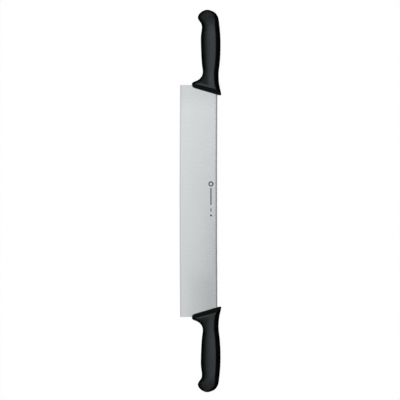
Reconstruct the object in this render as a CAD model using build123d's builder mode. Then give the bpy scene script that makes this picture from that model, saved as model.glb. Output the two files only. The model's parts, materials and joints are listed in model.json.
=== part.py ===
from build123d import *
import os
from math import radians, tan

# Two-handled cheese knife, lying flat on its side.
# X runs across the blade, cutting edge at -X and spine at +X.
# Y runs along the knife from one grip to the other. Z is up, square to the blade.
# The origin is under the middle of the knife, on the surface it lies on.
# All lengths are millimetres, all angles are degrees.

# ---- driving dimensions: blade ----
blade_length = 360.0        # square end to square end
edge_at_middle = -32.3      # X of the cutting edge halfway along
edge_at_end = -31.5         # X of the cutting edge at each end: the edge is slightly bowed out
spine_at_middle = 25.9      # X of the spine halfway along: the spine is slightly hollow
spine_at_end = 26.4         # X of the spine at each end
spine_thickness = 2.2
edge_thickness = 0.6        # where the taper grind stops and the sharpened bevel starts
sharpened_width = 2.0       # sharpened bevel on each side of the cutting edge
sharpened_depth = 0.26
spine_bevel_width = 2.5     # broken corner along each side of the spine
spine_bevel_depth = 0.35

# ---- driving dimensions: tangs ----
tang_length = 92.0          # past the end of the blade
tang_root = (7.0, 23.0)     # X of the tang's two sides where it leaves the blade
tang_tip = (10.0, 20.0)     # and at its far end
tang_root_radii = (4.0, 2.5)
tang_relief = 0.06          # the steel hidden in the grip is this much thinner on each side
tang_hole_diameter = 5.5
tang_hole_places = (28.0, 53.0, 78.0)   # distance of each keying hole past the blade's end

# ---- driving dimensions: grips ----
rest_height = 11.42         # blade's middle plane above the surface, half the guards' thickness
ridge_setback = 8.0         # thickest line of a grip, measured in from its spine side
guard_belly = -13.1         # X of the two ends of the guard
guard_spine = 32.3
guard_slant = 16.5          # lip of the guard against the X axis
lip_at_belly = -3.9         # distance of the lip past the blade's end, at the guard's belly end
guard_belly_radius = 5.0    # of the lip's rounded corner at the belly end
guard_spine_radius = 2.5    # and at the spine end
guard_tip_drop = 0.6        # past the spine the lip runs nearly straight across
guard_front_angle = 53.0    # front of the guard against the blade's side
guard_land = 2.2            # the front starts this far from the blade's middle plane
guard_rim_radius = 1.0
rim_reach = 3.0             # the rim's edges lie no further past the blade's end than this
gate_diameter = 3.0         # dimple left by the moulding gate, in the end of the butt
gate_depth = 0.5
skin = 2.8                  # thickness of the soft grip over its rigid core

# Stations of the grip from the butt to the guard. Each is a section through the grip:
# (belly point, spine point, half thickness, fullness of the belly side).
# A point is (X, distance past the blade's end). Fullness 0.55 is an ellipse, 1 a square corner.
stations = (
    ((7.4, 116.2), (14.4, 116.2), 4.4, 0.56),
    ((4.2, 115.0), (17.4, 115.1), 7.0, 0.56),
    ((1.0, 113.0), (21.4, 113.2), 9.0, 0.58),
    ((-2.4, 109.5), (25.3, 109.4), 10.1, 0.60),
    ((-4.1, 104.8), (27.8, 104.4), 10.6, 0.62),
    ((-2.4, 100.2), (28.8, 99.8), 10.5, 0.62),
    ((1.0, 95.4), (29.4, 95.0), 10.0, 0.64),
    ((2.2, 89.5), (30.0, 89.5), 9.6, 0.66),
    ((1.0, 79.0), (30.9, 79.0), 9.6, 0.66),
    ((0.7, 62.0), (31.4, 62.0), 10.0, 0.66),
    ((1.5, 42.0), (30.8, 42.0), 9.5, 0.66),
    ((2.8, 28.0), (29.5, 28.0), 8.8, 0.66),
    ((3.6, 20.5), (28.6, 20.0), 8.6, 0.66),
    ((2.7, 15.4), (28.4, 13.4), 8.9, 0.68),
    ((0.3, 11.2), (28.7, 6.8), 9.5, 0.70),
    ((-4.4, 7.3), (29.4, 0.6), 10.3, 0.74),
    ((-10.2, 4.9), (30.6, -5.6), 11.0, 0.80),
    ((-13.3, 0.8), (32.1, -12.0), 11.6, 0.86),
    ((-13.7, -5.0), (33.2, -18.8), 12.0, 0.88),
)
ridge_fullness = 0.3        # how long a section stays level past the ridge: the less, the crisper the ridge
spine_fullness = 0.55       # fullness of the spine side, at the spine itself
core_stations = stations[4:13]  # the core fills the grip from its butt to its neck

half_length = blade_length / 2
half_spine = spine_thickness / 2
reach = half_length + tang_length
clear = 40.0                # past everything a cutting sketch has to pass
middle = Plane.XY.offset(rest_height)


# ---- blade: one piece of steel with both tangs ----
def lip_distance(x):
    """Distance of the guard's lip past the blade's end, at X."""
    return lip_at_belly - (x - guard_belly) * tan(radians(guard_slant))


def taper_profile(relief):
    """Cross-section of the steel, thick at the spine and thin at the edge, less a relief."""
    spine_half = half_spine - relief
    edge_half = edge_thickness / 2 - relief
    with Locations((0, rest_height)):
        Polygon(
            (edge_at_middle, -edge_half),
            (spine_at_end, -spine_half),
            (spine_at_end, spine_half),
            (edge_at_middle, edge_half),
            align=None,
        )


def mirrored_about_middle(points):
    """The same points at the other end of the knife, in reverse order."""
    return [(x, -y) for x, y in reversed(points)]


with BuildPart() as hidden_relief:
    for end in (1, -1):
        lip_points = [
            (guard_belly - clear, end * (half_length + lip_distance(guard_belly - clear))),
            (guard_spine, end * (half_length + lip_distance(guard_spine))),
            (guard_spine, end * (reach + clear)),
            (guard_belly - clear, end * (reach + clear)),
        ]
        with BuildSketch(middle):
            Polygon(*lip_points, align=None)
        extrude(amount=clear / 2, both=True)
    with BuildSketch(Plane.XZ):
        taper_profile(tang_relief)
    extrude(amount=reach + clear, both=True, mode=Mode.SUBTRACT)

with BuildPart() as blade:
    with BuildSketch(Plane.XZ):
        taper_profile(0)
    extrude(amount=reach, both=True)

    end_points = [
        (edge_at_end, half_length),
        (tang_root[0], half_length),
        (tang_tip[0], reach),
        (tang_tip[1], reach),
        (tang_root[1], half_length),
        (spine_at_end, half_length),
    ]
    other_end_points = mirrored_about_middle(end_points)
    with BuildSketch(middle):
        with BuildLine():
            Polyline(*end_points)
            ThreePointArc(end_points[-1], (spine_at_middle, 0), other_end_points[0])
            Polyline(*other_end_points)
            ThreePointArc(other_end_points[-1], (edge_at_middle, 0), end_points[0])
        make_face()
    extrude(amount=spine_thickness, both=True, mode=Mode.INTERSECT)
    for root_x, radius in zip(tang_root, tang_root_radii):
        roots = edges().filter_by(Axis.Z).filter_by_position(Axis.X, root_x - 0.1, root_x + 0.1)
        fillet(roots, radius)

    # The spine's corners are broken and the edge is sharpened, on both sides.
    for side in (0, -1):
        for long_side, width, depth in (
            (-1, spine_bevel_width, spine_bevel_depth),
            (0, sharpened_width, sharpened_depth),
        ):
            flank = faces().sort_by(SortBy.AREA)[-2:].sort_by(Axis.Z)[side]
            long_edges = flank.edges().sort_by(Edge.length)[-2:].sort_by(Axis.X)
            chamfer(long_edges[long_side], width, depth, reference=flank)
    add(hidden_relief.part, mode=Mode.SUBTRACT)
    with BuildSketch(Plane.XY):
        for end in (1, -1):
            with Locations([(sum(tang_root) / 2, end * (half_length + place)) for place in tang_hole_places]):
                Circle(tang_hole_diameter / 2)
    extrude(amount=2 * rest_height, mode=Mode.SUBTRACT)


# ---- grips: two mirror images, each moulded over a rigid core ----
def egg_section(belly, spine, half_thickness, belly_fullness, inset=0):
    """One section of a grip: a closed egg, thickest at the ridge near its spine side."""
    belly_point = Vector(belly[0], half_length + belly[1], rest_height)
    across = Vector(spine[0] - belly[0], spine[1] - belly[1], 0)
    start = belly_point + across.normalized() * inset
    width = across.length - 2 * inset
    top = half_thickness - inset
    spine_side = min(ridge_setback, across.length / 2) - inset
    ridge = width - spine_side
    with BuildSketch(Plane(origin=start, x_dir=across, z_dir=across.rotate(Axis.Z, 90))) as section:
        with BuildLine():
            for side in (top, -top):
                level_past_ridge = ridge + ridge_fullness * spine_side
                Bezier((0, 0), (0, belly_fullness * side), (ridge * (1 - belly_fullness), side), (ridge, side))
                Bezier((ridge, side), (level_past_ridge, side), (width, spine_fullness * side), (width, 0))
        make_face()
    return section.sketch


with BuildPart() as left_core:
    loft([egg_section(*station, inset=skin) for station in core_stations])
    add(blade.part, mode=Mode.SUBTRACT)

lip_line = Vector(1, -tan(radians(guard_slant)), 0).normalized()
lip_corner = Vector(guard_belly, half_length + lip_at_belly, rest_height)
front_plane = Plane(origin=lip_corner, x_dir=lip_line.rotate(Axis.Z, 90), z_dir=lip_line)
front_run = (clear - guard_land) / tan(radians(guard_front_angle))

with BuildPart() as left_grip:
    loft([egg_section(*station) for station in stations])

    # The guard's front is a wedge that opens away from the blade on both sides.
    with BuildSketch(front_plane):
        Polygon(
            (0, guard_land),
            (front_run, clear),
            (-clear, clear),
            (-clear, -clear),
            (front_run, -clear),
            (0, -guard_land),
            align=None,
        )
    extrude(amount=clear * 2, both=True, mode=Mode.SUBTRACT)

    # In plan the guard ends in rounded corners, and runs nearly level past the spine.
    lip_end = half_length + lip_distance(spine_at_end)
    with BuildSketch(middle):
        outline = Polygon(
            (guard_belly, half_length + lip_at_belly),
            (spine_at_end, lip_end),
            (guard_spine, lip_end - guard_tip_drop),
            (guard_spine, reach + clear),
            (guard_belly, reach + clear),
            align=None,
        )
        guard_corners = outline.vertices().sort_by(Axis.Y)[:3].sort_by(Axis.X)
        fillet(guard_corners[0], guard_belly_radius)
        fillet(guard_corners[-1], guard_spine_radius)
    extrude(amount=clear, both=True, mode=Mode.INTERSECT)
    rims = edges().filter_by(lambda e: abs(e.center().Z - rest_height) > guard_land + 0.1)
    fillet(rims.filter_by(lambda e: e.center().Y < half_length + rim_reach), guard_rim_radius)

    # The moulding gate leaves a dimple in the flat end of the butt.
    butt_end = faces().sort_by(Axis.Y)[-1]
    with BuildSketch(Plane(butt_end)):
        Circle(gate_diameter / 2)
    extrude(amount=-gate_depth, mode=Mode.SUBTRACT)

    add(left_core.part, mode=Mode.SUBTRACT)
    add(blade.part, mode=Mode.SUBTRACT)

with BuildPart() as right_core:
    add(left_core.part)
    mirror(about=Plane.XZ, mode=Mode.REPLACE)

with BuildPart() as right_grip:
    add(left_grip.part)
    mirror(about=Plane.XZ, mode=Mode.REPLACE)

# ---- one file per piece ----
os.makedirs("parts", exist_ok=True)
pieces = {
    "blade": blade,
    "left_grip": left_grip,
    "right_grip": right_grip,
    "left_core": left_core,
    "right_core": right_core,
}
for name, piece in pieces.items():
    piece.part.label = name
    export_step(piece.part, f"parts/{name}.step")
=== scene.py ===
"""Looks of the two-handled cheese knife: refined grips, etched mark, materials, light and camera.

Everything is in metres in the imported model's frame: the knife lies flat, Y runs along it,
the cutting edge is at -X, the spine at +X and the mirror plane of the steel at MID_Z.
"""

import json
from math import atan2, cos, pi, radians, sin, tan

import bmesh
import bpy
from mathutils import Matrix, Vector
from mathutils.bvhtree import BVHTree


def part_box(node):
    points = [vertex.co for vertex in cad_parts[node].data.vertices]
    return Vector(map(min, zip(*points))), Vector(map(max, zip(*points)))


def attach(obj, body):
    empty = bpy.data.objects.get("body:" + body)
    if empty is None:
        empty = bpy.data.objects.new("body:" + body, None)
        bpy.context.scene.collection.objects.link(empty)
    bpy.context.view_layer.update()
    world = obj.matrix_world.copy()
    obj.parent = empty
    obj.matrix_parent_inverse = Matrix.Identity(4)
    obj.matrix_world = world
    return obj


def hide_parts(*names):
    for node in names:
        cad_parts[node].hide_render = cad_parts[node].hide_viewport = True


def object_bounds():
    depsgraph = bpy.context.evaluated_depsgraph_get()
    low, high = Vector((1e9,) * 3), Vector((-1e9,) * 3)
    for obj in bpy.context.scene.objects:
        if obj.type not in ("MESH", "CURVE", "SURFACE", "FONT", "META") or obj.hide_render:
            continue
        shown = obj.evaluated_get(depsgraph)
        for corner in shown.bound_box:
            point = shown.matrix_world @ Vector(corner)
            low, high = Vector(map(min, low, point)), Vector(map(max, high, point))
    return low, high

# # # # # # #

WORK REQUIRED:
Extract and reproduce exactly the lines opening with the line containing "add(left_core.part, mode=Mode.SUBTRACT)" and closing with the line containing "from math import atan2, cos, pi, radians, sin, tan", inclusive.

FULL RESPONSE:
    add(left_core.part, mode=Mode.SUBTRACT)
    add(blade.part, mode=Mode.SUBTRACT)

with BuildPart() as right_core:
    add(left_core.part)
    mirror(about=Plane.XZ, mode=Mode.REPLACE)

with BuildPart() as right_grip:
    add(left_grip.part)
    mirror(about=Plane.XZ, mode=Mode.REPLACE)

# ---- one file per piece ----
os.makedirs("parts", exist_ok=True)
pieces = {
    "blade": blade,
    "left_grip": left_grip,
    "right_grip": right_grip,
    "left_core": left_core,
    "right_core": right_core,
}
for name, piece in pieces.items():
    piece.part.label = name
    export_step(piece.part, f"parts/{name}.step")
=== scene.py ===
"""Looks of the two-handled cheese knife: refined grips, etched mark, materials, light and camera.

Everything is in metres in the imported model's frame: the knife lies flat, Y runs along it,
the cutting edge is at -X, the spine at +X and the mirror plane of the steel at MID_Z.
"""

import json
from math import atan2, cos, pi, radians, sin, tan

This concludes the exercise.